RECORDED DATA ▸
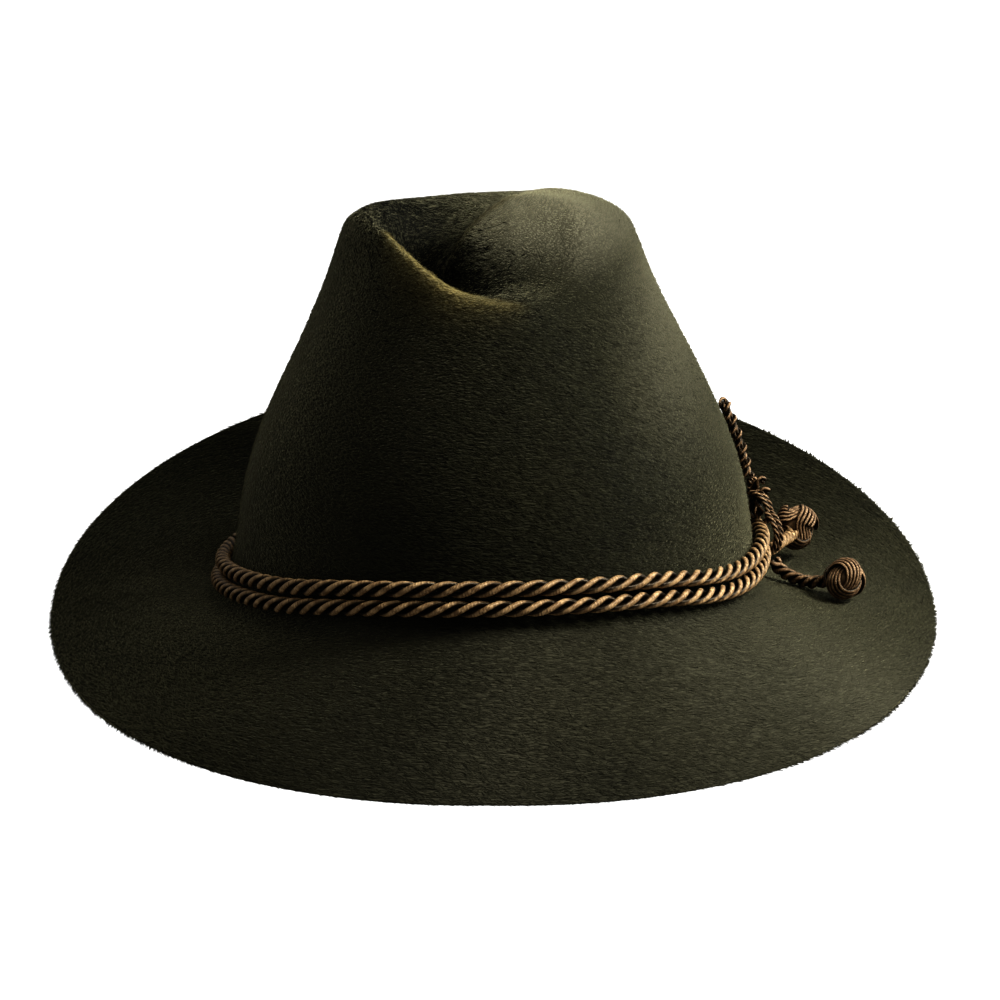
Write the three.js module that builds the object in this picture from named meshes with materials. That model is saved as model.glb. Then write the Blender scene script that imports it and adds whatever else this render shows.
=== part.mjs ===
// A wide-brimmed hunting hat of long-napped felt with a double twisted cord round the crown.
//
// Millimetres, +Z up, the front of the hat towards -Y, the wearer's left towards +X. The origin is the
// middle of the footprint on the surface that the hat rests on. Azimuth runs from the front (0) over the
// wearer's left (90) to the back (180). The hat is drawn in its own frame, with the head band level at
// height 0, and rest() then leans it back as it stands on the brim's front edge and the rear break.
import * as THREE from 'three';

// Driving dimensions.
const FELT_THICKNESS = 2.5;
const LEAN_BACK = THREE.MathUtils.degToRad(11.3);
const BAND_ABOVE_FLOOR = 24.2;
const FOOTPRINT_SHIFT = { x: -0.6, y: -3.1 };
const CROWN_HEIGHT = 117;
const CORD_DIAMETER = 5;
const LOOP_CORD_DIAMETER = 4.2;
const END_KNOT_DIAMETER = 14;
const SEAT_GAP = 0.3;
const EDGE_FLAT = 0.15;
const AZIMUTH_STEPS = 60;
const FRONT_CROWDING = 0.25;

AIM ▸
Print all of the data exactly as it was given.

FULL OUTPUT ▸
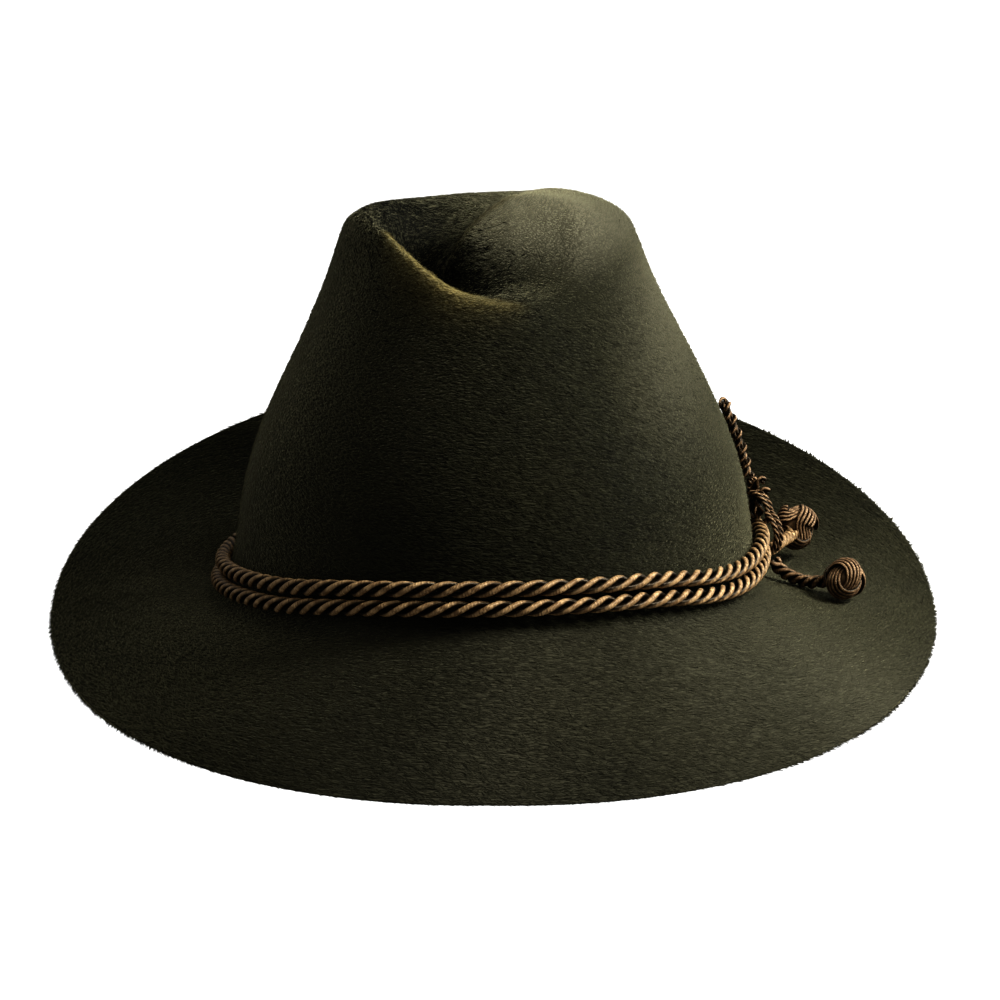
Write the three.js module that builds the object in this picture from named meshes with materials. That model is saved as model.glb. Then write the Blender scene script that imports it and adds whatever else this render shows.
=== part.mjs ===
// A wide-brimmed hunting hat of long-napped felt with a double twisted cord round the crown.
//
// Millimetres, +Z up, the front of the hat towards -Y, the wearer's left towards +X. The origin is the
// middle of the footprint on the surface that the hat rests on. Azimuth runs from the front (0) over the
// wearer's left (90) to the back (180). The hat is drawn in its own frame, with the head band level at
// height 0, and rest() then leans it back as it stands on the brim's front edge and the rear break.
import * as THREE from 'three';

// Driving dimensions.
const FELT_THICKNESS = 2.5;
const LEAN_BACK = THREE.MathUtils.degToRad(11.3);
const BAND_ABOVE_FLOOR = 24.2;
const FOOTPRINT_SHIFT = { x: -0.6, y: -3.1 };
const CROWN_HEIGHT = 117;
const CORD_DIAMETER = 5;
const LOOP_CORD_DIAMETER = 4.2;
const END_KNOT_DIAMETER = 14;
const SEAT_GAP = 0.3;
const EDGE_FLAT = 0.15;
const AZIMUTH_STEPS = 60;
const FRONT_CROWDING = 0.25;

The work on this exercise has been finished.